President Donald Trump said Elizabeth Warren has “a big lack of credibility” when asked about her comment that white supremacy should be considered domestic terrorism before his Marine One departure for Cincinnati on Thursday, Aug. 1.

“I’ve watched Elizabeth Warren, sometimes referred to as “Pocahontas,” with her phony try at an ancestry that she didn’t have. I’ve watched her and, I don’t know, to me, she doesn’t have credibility,” the president said.

“Everything she did was a fraud. She got into colleges, she got teaching jobs. She said she was of Indian heritage. It turned out to be a lie. So Elizabeth Warren really has a big lack of credibility,” he continued.

At the Cincinnati rally on Thursday night, President Trump mentioned again Warren’s claims of Native American heritage, saying, “she said she was Indian. And I said that I have more Indian blood than she does, and I have none.”

The front-runner Democratic candidate took a test last year that demonstrated she was between 1/64 and 1/1028 Native American and has since apologized multiple times for the confusion caused when she identified herself as a Native American.

“I shouldn’t have done it. I am not a person of color. I am not a citizen of tribe, and I’ve apologized for any confusion over tribal sovereignty, tribal citizenship, and any harm caused by that,” Warren said at a candidate forum in New Hampshire.

During her campaign and Democratic debates, Warren argued the U.S. economy is forcing Americans to take on more debt and the manufacturing sector in recession.

“When I look at the economy today, I see a lot to worry about … I see a manufacturing sector in recession. A generation of stagnant wages and rising costs for basics like housing, child care, and education (has) forced American families to take on more debt than ever before. …Whether it’s this year or next year, the odds of another economic downturn are high – and growing,” she said.

However, according to an AP Fact Check, the Massachusetts senator is exaggerating some of these claims.

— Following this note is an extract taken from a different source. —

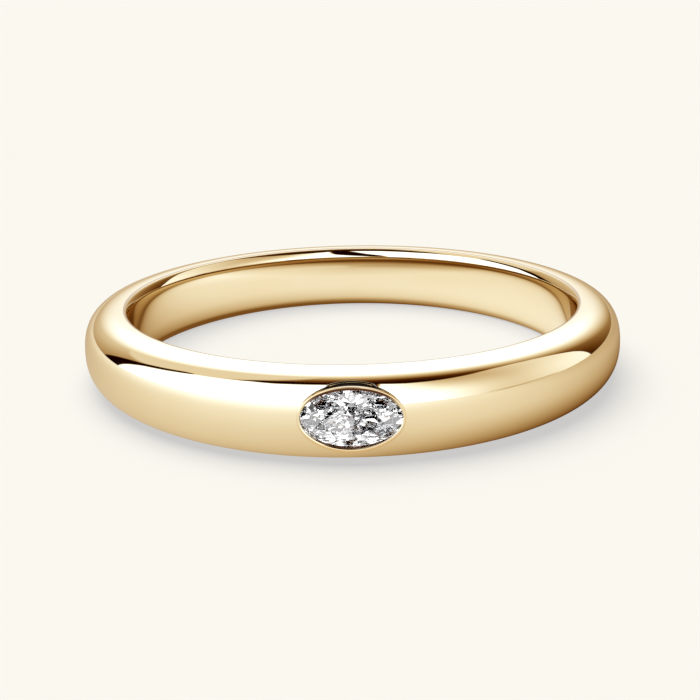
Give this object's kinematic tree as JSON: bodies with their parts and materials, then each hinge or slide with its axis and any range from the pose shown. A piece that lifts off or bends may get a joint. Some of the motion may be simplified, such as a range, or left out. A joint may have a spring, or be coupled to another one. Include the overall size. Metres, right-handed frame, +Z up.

Under President Trump’s administration, the household debt levels, on a per capita basis, have actually fallen. The interest rates are at historically low levels, making it easier for borrowers to pay their debts. Currently, households are devoting less than 10% of their incomes to debt service, down from roughly 13% a decade ago.

Likewise, her threat of a “manufacturing recession” is not a clearly defined standard. Factory output has actually risen slightly over the past year and it continues to rise as the president showed his solid efforts to boost products “Made in America.”